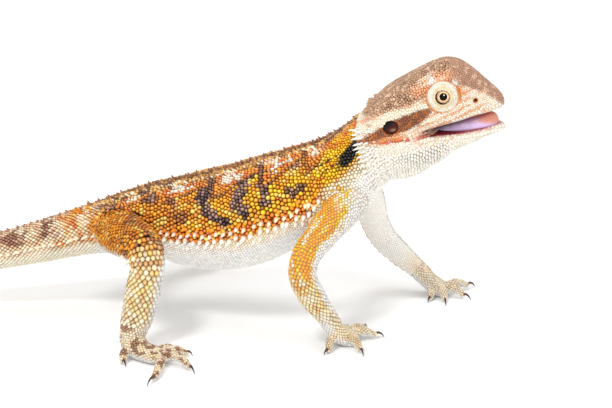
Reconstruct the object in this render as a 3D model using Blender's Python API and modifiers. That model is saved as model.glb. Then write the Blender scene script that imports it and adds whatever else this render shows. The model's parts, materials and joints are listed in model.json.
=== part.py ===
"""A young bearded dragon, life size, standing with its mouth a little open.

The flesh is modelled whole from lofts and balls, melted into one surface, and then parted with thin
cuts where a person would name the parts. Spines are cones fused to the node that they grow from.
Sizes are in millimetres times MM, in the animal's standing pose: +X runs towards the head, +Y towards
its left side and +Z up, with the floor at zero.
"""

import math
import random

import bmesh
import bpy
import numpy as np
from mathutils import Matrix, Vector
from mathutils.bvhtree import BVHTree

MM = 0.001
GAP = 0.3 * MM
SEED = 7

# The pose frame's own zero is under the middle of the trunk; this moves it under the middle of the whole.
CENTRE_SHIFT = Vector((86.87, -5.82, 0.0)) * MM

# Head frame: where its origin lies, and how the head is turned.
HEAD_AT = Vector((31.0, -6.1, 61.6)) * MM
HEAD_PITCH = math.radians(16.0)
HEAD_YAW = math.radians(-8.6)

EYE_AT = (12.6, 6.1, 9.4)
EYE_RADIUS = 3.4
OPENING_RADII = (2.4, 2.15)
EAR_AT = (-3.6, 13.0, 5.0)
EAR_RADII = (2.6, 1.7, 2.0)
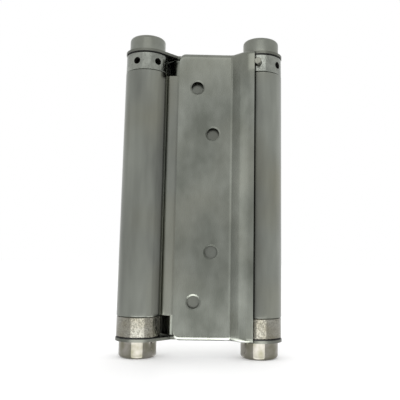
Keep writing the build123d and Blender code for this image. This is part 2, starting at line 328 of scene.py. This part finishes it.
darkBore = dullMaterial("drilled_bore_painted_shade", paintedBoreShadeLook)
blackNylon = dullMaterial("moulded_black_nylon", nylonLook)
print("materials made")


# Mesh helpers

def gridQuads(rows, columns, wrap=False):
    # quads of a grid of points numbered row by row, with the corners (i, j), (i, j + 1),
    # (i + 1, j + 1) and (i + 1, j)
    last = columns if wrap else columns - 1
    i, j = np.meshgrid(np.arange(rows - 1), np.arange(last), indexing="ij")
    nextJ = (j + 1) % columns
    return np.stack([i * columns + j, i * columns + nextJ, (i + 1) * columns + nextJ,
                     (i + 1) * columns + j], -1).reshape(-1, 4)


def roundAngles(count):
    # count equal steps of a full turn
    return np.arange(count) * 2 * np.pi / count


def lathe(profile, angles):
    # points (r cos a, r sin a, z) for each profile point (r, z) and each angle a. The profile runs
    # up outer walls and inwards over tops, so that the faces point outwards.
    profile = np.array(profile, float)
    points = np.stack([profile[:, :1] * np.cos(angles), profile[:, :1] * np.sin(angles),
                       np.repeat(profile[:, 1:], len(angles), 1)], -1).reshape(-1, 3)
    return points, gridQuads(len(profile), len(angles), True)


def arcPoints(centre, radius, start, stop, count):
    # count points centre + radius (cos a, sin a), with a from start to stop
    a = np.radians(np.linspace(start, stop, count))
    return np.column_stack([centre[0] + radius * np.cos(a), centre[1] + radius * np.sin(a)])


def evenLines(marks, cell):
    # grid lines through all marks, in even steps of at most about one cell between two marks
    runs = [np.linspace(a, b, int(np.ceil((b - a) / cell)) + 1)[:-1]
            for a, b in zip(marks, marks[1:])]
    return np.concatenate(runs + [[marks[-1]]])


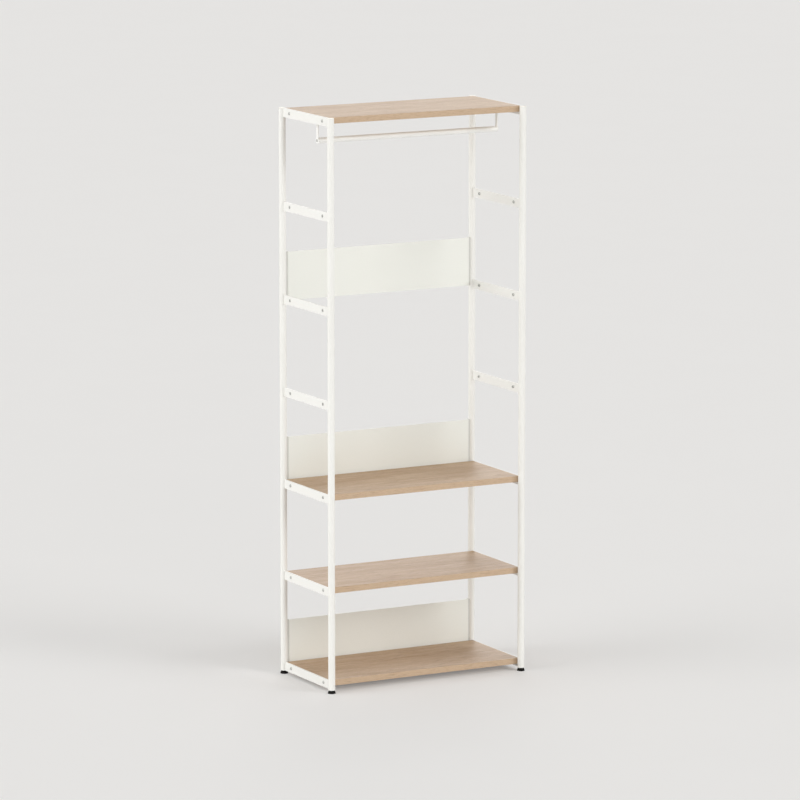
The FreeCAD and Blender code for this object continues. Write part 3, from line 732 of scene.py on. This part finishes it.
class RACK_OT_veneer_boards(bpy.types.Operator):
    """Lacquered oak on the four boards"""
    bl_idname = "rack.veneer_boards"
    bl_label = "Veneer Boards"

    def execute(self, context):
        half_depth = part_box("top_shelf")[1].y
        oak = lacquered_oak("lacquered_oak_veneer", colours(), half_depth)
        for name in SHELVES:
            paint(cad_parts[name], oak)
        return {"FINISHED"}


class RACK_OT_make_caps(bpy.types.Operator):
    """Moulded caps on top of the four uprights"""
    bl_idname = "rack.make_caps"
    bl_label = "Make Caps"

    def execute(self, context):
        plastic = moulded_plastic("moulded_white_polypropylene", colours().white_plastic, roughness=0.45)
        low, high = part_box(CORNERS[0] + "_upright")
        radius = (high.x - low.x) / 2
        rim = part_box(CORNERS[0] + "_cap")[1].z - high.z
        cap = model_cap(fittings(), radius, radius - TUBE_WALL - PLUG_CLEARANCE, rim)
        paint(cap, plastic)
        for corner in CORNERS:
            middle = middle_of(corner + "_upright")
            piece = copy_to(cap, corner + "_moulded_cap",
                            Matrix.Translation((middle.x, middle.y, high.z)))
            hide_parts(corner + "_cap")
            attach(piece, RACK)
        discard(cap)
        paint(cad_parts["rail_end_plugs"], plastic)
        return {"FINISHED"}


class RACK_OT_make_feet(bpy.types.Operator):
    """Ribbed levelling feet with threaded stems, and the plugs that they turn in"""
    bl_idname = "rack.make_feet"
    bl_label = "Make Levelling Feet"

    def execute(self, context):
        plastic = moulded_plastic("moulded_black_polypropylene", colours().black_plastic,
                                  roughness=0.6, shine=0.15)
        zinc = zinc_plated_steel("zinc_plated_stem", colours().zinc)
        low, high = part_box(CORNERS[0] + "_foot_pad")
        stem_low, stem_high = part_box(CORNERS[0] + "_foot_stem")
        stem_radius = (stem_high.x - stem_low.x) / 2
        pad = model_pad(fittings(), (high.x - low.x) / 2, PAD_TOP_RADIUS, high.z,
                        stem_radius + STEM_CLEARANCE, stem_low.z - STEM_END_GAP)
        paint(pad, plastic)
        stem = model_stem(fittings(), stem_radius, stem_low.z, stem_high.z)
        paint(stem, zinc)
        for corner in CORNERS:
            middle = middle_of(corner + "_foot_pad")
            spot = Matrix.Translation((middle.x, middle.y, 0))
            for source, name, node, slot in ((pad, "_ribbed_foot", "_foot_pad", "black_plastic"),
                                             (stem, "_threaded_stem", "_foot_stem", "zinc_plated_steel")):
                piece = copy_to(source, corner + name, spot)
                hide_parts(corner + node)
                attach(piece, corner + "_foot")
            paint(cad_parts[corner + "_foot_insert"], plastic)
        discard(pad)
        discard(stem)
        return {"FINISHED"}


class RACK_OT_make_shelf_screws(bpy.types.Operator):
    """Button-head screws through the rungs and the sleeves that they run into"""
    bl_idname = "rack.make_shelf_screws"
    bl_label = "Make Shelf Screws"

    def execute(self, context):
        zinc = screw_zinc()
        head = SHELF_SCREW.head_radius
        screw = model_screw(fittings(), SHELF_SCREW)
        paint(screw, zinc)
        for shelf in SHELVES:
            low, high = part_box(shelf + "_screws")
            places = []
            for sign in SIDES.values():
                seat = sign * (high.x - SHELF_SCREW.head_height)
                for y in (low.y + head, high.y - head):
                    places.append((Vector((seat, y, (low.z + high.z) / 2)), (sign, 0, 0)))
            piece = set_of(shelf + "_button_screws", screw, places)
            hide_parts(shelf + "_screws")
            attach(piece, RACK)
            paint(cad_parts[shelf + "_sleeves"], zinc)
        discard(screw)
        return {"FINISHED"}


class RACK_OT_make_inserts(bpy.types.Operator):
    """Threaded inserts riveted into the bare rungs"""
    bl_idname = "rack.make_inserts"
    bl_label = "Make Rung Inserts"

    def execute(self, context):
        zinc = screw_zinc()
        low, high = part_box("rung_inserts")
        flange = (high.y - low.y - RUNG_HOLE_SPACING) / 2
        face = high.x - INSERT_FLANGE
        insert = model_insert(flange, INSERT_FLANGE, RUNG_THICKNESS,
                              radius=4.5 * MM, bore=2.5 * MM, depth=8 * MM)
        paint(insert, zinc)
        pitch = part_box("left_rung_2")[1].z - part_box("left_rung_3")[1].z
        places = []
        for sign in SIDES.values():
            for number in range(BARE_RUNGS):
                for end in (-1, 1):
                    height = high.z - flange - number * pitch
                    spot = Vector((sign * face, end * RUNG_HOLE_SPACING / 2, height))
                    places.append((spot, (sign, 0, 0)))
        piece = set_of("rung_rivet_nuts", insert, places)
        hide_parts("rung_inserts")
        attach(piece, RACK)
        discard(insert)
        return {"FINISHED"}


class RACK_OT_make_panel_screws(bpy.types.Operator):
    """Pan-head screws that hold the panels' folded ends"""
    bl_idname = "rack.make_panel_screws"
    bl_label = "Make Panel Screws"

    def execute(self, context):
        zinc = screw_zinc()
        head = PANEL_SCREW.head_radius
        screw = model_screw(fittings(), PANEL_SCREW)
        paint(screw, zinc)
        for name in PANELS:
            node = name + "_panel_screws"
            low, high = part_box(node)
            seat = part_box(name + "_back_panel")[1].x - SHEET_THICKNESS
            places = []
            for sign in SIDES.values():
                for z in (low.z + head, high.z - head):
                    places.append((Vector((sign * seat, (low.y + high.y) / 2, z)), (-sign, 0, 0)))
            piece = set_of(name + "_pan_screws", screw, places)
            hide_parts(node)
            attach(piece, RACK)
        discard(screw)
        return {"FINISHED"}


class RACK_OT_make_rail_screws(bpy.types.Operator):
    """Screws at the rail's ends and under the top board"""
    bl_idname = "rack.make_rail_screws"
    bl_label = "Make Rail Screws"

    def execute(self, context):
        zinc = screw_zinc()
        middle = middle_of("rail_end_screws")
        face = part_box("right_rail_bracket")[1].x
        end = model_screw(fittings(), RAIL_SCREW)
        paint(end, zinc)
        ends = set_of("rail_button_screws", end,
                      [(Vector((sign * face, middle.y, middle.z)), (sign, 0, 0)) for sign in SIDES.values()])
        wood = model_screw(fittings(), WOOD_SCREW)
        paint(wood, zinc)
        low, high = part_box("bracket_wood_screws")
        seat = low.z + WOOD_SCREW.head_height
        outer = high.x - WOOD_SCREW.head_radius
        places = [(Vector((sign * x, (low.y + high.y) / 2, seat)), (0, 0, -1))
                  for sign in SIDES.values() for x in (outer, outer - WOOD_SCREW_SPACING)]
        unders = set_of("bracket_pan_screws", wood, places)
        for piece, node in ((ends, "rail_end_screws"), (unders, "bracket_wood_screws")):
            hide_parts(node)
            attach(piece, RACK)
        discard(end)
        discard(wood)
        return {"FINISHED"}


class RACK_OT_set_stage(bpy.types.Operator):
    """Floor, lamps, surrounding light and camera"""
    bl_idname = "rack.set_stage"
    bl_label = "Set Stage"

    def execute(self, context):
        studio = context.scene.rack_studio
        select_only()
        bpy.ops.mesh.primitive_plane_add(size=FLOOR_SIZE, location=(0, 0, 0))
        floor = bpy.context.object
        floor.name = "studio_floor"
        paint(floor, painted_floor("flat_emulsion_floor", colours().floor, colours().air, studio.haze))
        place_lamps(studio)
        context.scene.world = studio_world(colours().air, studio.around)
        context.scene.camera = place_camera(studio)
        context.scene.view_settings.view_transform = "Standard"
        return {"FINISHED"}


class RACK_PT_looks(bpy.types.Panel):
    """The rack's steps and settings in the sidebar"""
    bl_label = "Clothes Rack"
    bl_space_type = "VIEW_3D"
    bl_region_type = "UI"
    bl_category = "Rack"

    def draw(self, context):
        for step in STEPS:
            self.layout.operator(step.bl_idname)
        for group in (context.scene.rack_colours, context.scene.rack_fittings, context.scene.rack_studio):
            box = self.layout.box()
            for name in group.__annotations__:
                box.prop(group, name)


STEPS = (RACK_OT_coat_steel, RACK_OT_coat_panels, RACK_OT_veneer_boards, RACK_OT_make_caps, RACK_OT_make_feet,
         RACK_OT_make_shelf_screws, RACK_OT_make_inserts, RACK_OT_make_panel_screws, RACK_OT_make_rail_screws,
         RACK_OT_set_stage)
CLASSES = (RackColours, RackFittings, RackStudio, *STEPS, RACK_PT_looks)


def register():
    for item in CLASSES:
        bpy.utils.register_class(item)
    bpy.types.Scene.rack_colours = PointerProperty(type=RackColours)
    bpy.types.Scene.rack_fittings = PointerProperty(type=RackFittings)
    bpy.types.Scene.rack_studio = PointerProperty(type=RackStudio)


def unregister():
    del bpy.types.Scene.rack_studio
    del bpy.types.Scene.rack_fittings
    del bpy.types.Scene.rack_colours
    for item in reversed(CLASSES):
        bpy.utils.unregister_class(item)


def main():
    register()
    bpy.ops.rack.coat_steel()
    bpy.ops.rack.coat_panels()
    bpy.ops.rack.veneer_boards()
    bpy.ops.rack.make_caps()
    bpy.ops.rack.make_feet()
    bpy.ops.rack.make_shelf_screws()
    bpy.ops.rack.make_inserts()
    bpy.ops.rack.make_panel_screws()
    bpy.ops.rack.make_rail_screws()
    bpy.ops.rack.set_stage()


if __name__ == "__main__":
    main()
++++++++
Return exactly the opening lines of the listing above, ending with the line that has "a little open.".

* [RESULT]:
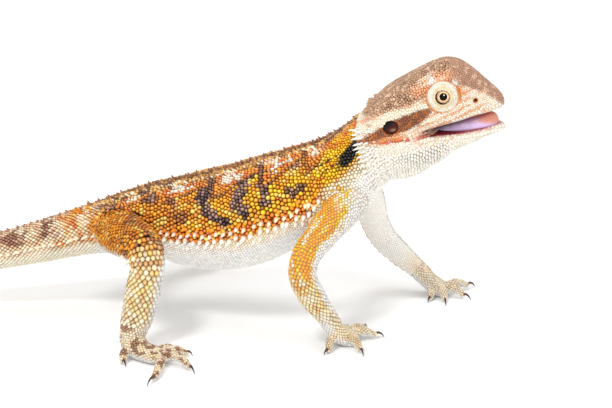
Reconstruct the object in this render as a 3D model using Blender's Python API and modifiers. That model is saved as model.glb. Then write the Blender scene script that imports it and adds whatever else this render shows. The model's parts, materials and joints are listed in model.json.
=== part.py ===
"""A young bearded dragon, life size, standing with its mouth a little open.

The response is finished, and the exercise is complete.